Looking Forward: The Path To Higher Integration

The future of dense photonic integration hinges on overcoming thermal limitations through innovation at multiple levels. Material advances, particularly phase-change materials and emerging electro-optic materials with reduced thermo-optic sensitivity, promise devices with inherently better thermal behavior. According to Nature, wide-bandgap phase-change materials achieving low loss and high cyclability could enable non-volatile programmable circuits that eliminate continuous power consumption.

Three-dimensional integration architectures offer geometric solutions. Vertical stacking of photonic and electronic layers with intelligent thermal management allows heat sources to be physically separated from temperature-sensitive optical components. 3D photonic wire bonding enables high-density interconnection without planar crosstalk limitations, though thermal coupling between layers requires careful analysis, according to MDPI.

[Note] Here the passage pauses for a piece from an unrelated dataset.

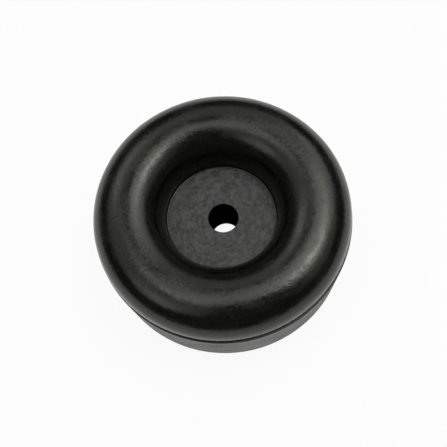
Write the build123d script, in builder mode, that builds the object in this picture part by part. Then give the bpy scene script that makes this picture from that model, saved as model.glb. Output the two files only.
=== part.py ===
from build123d import *
import os

# Round rubber door stop, moulded in one piece: a fat rounded ring stands on a
# straight-sided base, with a narrow groove round the outside between the two. Inside
# the ring a flared recess runs down to a flat seat for the washer and the screw head,
# and the screw hole goes through to the base's foot.
# The frame has +Z up, and its origin lies at the middle of the foot.

# Overall sizes, in millimetres
outer_diameter = 80.0       # across the ring's lip, and across the top of the base
height = 30.4

# Rounded ring
crest_diameter = 55.6       # circle along the top of the ring
lip_height = 21.0           # the ring is widest at its lower lip

# Recess and screw seat
seat_diameter = 35.0
seat_height = 17.6

# Base under the ring
groove_height = 0.8         # groove between the lip and the base's shoulder
groove_depth = 0.8
edge_chamfer = 0.2          # broken edges of the lip and of the shoulder
foot_diameter = 77.4        # the base wall draws in from the shoulder down to the foot
foot_chamfer = 0.3

# Screw hole
screw_hole_diameter = 9.4

os.makedirs("parts", exist_ok=True)

# Radii that the profile uses
outer_radius = outer_diameter / 2
crest_radius = crest_diameter / 2
seat_radius = seat_diameter / 2
foot_radius = foot_diameter / 2
hole_radius = screw_hole_diameter / 2
groove_radius = outer_radius - groove_depth

# Heights at the groove
lip_underside = lip_height - edge_chamfer
shoulder_height = lip_underside - groove_height

# Semi-axes of the ring's two rounded quarters
quarter_turn = 90
ring_outward = outer_radius - crest_radius
ring_upward = height - lip_height
wall_inward = crest_radius - seat_radius
wall_upward = height - seat_height

# Moulded body, as one profile turned about the Z axis
with BuildPart() as stop_body:
    with BuildSketch(Plane.XZ) as profile:
        with BuildLine():
            # Flared recess wall, from the seat up to the crest
            EllipticalCenterArc(
                (crest_radius, seat_height),
                wall_inward,
                wall_upward,
                start_angle=quarter_turn,
                arc_size=quarter_turn,
            )
            # Outside of the ring, from the lip up to the crest
            EllipticalCenterArc(
                (crest_radius, lip_height),
                ring_outward,
                ring_upward,
                start_angle=0,
                arc_size=quarter_turn,
            )
            # Lip, groove and base wall down to the foot, then in to the axis and up to the seat
            Polyline(
                (outer_radius, lip_height),
                (outer_radius - edge_chamfer, lip_underside),
                (groove_radius, lip_underside),
                (groove_radius, shoulder_height),
                (outer_radius, shoulder_height),
                (foot_radius, 0),
                (0, 0),
                (0, seat_height),
                (seat_radius, seat_height),
            )
        make_face()
        # Edges of the base's shoulder and of its foot
        shoulder_point = profile.vertices().sort_by_distance((outer_radius, shoulder_height))[0]
        chamfer(shoulder_point, length=edge_chamfer)
        foot_point = profile.vertices().sort_by_distance((foot_radius, 0))[0]
        chamfer(foot_point, length=foot_chamfer)
    revolve(axis=Axis.Z)
    # Screw hole, straight down from the seat through the foot
    with Locations((0, 0, seat_height)):
        Hole(hole_radius, depth=seat_height)

stop_body.part.label = "rubber_stop"
export_step(stop_body.part, "parts/rubber_stop.step")
print("rubber_stop", stop_body.part.bounding_box().size, round(stop_body.part.volume))
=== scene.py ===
from math import atan2, copysign, cos, pi, radians, sin, sqrt, tan

import bmesh
import bpy
from mathutils import Matrix, Vector, noise


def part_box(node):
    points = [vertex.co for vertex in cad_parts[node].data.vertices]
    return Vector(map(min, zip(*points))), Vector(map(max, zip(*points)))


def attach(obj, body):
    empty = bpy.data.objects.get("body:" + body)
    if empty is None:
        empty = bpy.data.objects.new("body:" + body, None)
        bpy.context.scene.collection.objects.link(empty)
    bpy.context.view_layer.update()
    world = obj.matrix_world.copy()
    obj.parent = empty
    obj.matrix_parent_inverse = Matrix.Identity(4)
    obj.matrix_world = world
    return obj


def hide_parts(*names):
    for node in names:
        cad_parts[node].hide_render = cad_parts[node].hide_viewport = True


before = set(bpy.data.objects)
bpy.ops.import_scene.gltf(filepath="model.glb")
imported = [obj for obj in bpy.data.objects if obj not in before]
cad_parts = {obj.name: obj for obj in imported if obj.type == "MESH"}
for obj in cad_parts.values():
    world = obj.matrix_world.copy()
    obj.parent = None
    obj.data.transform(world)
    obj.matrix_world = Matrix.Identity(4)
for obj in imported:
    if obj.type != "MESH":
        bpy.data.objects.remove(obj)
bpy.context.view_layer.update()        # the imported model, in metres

mm = 0.001
stopNode = "rubber_stop"
lowCorner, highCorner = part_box(stopNode)
outerRadius = (highCorner.x - lowCorner.x) / 2
stopHeight = highCorner.z - lowCorner.z
tiny = 0.001 * mm
quarterTurn = pi / 2


# Turned body, as one closed profile spun about the Z axis

bodySizes = {
    "crestRadius": 29.3 * mm,      # circle along the top of the ring
    "fullness": 2.2,               # how full the ring's section is: 2 is a plain ellipse
    "lipHeight": 21.0 * mm,        # the ring is widest here, at its lower lip
    "seatRadius": 17.5 * mm,
    "seatHeight": 17.6 * mm,
    "cornerWidth": 0.5 * mm,       # small round where the seat meets the recess wall
    "cornerHeight": 0.7 * mm,
    "holeRadius": 4.7 * mm,
    "holeEdge": 0.18 * mm,         # worn edge of the hole, at the seat and at the foot
    "lipEdge": 0.2 * mm,           # rounded edges on both sides of the groove
    "grooveHeight": 0.8 * mm,
    "grooveDepth": 0.8 * mm,
    "footRadius": 38.7 * mm,       # the base wall draws in to this
    "footEdge": 0.3 * mm,
    "finishDrop": 1.5,             # the ring's finish ends this many lip edges under the lip
    "spinSteps": 360,
    "quarterSteps": 36,            # faces along a quarter of the ring
    "edgeSteps": 4,                # faces round a small edge
    "cornerSteps": 6,              # round the seat's corner
    "holeSteps": 22,               # up the hole
    "seatSteps": 36,               # across the seat
    "grooveSteps": 2,              # along each face of the groove
    "wallSteps": 28,               # down the base wall
    "footSteps": 20,               # across the foot
}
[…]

Ultimately, the path to higher integration density may require rethinking fundamental circuit architectures. Rather than fighting thermal effects, future designs might embrace temperature variation, using adaptive calibration and thermal-aware signal processing to maintain performance across temperature ranges. Machine learning models can predict and compensate for thermal crosstalk with sub-picometer accuracy, suggesting that intelligent control systems might partially substitute for improved thermal isolation, according to arXiv.

The thermal management challenge in photonic integration is not merely an engineering obstacle but a fundamental physics constraint that shapes the technology’s trajectory. As the drive toward denser, faster, more efficient photonic systems continues, success will require not just better heat removal but smarter systems that minimize heat generation, intelligently distribute thermal loads, and maintain precise operation despite temperature variations. The thermal problem, long considered photonics’ elephant in the room, must be addressed head-on if the technology is to fulfill its transformative promise.